>> begin Excerpted data

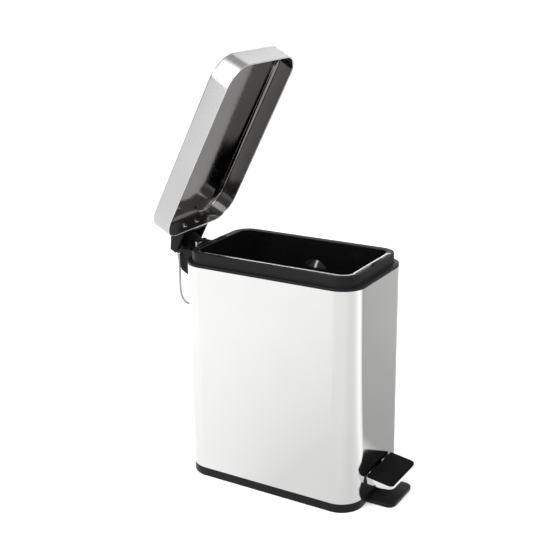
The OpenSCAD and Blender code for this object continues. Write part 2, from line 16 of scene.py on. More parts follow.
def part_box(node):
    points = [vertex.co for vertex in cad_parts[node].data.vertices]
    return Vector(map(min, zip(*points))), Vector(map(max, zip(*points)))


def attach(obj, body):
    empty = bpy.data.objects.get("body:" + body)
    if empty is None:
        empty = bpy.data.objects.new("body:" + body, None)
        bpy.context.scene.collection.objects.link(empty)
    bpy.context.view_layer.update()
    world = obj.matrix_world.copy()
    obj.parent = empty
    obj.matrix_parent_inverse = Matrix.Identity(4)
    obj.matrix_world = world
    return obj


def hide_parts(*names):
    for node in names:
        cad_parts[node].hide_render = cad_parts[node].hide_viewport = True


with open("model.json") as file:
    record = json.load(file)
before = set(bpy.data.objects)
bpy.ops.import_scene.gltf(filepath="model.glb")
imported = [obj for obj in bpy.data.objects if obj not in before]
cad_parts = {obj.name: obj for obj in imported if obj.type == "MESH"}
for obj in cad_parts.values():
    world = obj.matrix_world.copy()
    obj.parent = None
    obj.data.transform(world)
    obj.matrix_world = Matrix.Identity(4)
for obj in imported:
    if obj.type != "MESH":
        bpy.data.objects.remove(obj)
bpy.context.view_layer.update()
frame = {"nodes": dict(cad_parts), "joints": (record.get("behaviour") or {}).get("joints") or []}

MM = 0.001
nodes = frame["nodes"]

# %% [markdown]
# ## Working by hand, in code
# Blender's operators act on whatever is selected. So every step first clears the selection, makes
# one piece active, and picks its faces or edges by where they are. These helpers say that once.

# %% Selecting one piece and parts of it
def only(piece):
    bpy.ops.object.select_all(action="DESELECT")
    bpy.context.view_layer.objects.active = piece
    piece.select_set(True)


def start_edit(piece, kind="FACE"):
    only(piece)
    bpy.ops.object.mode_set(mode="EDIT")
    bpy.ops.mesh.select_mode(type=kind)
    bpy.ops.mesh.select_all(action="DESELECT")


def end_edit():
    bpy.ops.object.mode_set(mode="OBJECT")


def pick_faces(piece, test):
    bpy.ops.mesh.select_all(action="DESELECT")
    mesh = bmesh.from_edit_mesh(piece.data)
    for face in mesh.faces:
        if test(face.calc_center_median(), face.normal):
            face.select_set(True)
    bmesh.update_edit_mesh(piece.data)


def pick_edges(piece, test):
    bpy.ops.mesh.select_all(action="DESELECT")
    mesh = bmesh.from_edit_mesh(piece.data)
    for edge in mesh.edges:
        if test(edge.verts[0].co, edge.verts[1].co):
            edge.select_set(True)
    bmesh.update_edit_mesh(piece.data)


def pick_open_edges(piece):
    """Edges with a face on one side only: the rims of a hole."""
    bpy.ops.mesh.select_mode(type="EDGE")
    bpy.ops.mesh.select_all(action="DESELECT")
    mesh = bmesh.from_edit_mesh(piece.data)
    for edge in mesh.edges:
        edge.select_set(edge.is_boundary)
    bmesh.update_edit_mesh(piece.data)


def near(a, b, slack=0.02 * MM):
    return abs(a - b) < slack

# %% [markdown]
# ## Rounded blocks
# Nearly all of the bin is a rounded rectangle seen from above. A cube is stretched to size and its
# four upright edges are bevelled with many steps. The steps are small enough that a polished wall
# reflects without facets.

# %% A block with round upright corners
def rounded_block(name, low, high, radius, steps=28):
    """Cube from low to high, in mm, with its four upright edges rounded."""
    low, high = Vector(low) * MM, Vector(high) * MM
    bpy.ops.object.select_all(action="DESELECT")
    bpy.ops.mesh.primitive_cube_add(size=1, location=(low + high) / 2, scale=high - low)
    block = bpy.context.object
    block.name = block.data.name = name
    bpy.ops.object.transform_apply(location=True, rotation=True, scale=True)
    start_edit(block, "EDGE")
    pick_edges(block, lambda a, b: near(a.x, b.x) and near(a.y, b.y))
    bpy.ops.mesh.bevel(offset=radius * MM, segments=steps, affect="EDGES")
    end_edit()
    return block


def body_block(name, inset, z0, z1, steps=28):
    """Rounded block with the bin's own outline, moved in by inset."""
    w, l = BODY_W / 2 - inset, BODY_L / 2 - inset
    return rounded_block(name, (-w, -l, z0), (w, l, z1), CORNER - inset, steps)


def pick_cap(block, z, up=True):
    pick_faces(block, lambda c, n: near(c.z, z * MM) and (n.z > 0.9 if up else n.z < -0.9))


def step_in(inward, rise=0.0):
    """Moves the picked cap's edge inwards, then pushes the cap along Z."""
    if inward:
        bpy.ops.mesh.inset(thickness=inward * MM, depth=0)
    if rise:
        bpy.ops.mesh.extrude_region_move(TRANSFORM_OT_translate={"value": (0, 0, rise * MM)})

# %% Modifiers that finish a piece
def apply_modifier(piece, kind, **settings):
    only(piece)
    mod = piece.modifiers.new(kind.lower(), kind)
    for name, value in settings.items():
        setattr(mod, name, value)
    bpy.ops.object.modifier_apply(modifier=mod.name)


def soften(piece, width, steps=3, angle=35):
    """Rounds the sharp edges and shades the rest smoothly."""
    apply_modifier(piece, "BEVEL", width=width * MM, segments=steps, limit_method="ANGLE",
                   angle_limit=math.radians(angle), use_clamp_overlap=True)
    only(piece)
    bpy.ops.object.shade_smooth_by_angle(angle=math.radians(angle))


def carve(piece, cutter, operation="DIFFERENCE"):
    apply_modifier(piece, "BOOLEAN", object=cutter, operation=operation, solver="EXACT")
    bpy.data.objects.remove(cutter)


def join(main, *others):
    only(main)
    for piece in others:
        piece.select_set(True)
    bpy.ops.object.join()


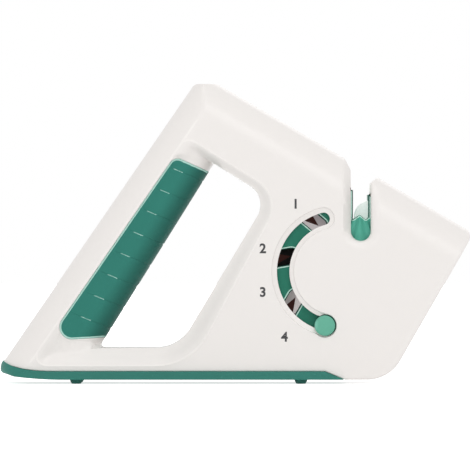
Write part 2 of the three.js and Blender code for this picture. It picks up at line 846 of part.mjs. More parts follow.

>> end Excerpted data

• **Written problem**
Return the whole listing exactly, with every line included.

• **Finished exercise**
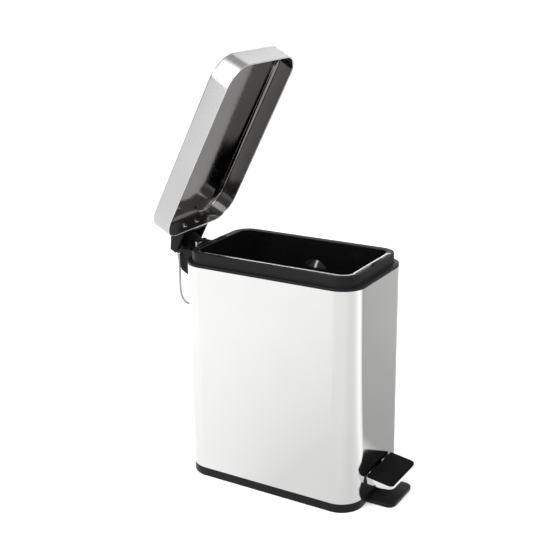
The OpenSCAD and Blender code for this object continues. Write part 2, from line 16 of scene.py on. More parts follow.
def part_box(node):
    points = [vertex.co for vertex in cad_parts[node].data.vertices]
    return Vector(map(min, zip(*points))), Vector(map(max, zip(*points)))


def attach(obj, body):
    empty = bpy.data.objects.get("body:" + body)
    if empty is None:
        empty = bpy.data.objects.new("body:" + body, None)
        bpy.context.scene.collection.objects.link(empty)
    bpy.context.view_layer.update()
    world = obj.matrix_world.copy()
    obj.parent = empty
    obj.matrix_parent_inverse = Matrix.Identity(4)
    obj.matrix_world = world
    return obj


def hide_parts(*names):
    for node in names:
        cad_parts[node].hide_render = cad_parts[node].hide_viewport = True


with open("model.json") as file:
    record = json.load(file)
before = set(bpy.data.objects)
bpy.ops.import_scene.gltf(filepath="model.glb")
imported = [obj for obj in bpy.data.objects if obj not in before]
cad_parts = {obj.name: obj for obj in imported if obj.type == "MESH"}
for obj in cad_parts.values():
    world = obj.matrix_world.copy()
    obj.parent = None
    obj.data.transform(world)
    obj.matrix_world = Matrix.Identity(4)
for obj in imported:
    if obj.type != "MESH":
        bpy.data.objects.remove(obj)
bpy.context.view_layer.update()
frame = {"nodes": dict(cad_parts), "joints": (record.get("behaviour") or {}).get("joints") or []}

MM = 0.001
nodes = frame["nodes"]

# %% [markdown]
# ## Working by hand, in code
# Blender's operators act on whatever is selected. So every step first clears the selection, makes
# one piece active, and picks its faces or edges by where they are. These helpers say that once.

# %% Selecting one piece and parts of it
def only(piece):
    bpy.ops.object.select_all(action="DESELECT")
    bpy.context.view_layer.objects.active = piece
    piece.select_set(True)


def start_edit(piece, kind="FACE"):
    only(piece)
    bpy.ops.object.mode_set(mode="EDIT")
    bpy.ops.mesh.select_mode(type=kind)
    bpy.ops.mesh.select_all(action="DESELECT")


def end_edit():
    bpy.ops.object.mode_set(mode="OBJECT")


def pick_faces(piece, test):
    bpy.ops.mesh.select_all(action="DESELECT")
    mesh = bmesh.from_edit_mesh(piece.data)
    for face in mesh.faces:
        if test(face.calc_center_median(), face.normal):
            face.select_set(True)
    bmesh.update_edit_mesh(piece.data)


def pick_edges(piece, test):
    bpy.ops.mesh.select_all(action="DESELECT")
    mesh = bmesh.from_edit_mesh(piece.data)
    for edge in mesh.edges:
        if test(edge.verts[0].co, edge.verts[1].co):
            edge.select_set(True)
    bmesh.update_edit_mesh(piece.data)


def pick_open_edges(piece):
    """Edges with a face on one side only: the rims of a hole."""
    bpy.ops.mesh.select_mode(type="EDGE")
    bpy.ops.mesh.select_all(action="DESELECT")
    mesh = bmesh.from_edit_mesh(piece.data)
    for edge in mesh.edges:
        edge.select_set(edge.is_boundary)
    bmesh.update_edit_mesh(piece.data)


def near(a, b, slack=0.02 * MM):
    return abs(a - b) < slack

# %% [markdown]
# ## Rounded blocks
# Nearly all of the bin is a rounded rectangle seen from above. A cube is stretched to size and its
# four upright edges are bevelled with many steps. The steps are small enough that a polished wall
# reflects without facets.

# %% A block with round upright corners
def rounded_block(name, low, high, radius, steps=28):
    """Cube from low to high, in mm, with its four upright edges rounded."""
    low, high = Vector(low) * MM, Vector(high) * MM
    bpy.ops.object.select_all(action="DESELECT")
    bpy.ops.mesh.primitive_cube_add(size=1, location=(low + high) / 2, scale=high - low)
    block = bpy.context.object
    block.name = block.data.name = name
    bpy.ops.object.transform_apply(location=True, rotation=True, scale=True)
    start_edit(block, "EDGE")
    pick_edges(block, lambda a, b: near(a.x, b.x) and near(a.y, b.y))
    bpy.ops.mesh.bevel(offset=radius * MM, segments=steps, affect="EDGES")
    end_edit()
    return block


def body_block(name, inset, z0, z1, steps=28):
    """Rounded block with the bin's own outline, moved in by inset."""
    w, l = BODY_W / 2 - inset, BODY_L / 2 - inset
    return rounded_block(name, (-w, -l, z0), (w, l, z1), CORNER - inset, steps)


def pick_cap(block, z, up=True):
    pick_faces(block, lambda c, n: near(c.z, z * MM) and (n.z > 0.9 if up else n.z < -0.9))


def step_in(inward, rise=0.0):
    """Moves the picked cap's edge inwards, then pushes the cap along Z."""
    if inward:
        bpy.ops.mesh.inset(thickness=inward * MM, depth=0)
    if rise:
        bpy.ops.mesh.extrude_region_move(TRANSFORM_OT_translate={"value": (0, 0, rise * MM)})

# %% Modifiers that finish a piece
def apply_modifier(piece, kind, **settings):
    only(piece)
    mod = piece.modifiers.new(kind.lower(), kind)
    for name, value in settings.items():
        setattr(mod, name, value)
    bpy.ops.object.modifier_apply(modifier=mod.name)


def soften(piece, width, steps=3, angle=35):
    """Rounds the sharp edges and shades the rest smoothly."""
    apply_modifier(piece, "BEVEL", width=width * MM, segments=steps, limit_method="ANGLE",
                   angle_limit=math.radians(angle), use_clamp_overlap=True)
    only(piece)
    bpy.ops.object.shade_smooth_by_angle(angle=math.radians(angle))


def carve(piece, cutter, operation="DIFFERENCE"):
    apply_modifier(piece, "BOOLEAN", object=cutter, operation=operation, solver="EXACT")
    bpy.data.objects.remove(cutter)


def join(main, *others):
    only(main)
    for piece in others:
        piece.select_set(True)
    bpy.ops.object.join()


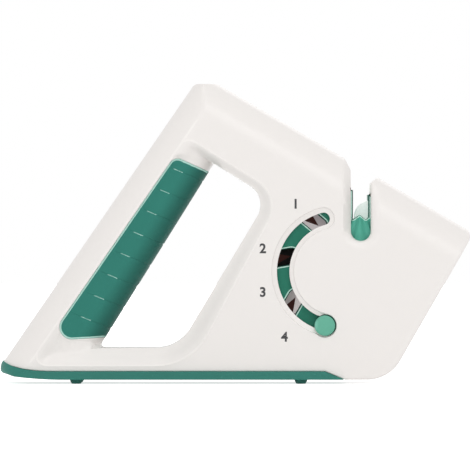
Write part 2 of the three.js and Blender code for this picture. It picks up at line 846 of part.mjs. More parts follow.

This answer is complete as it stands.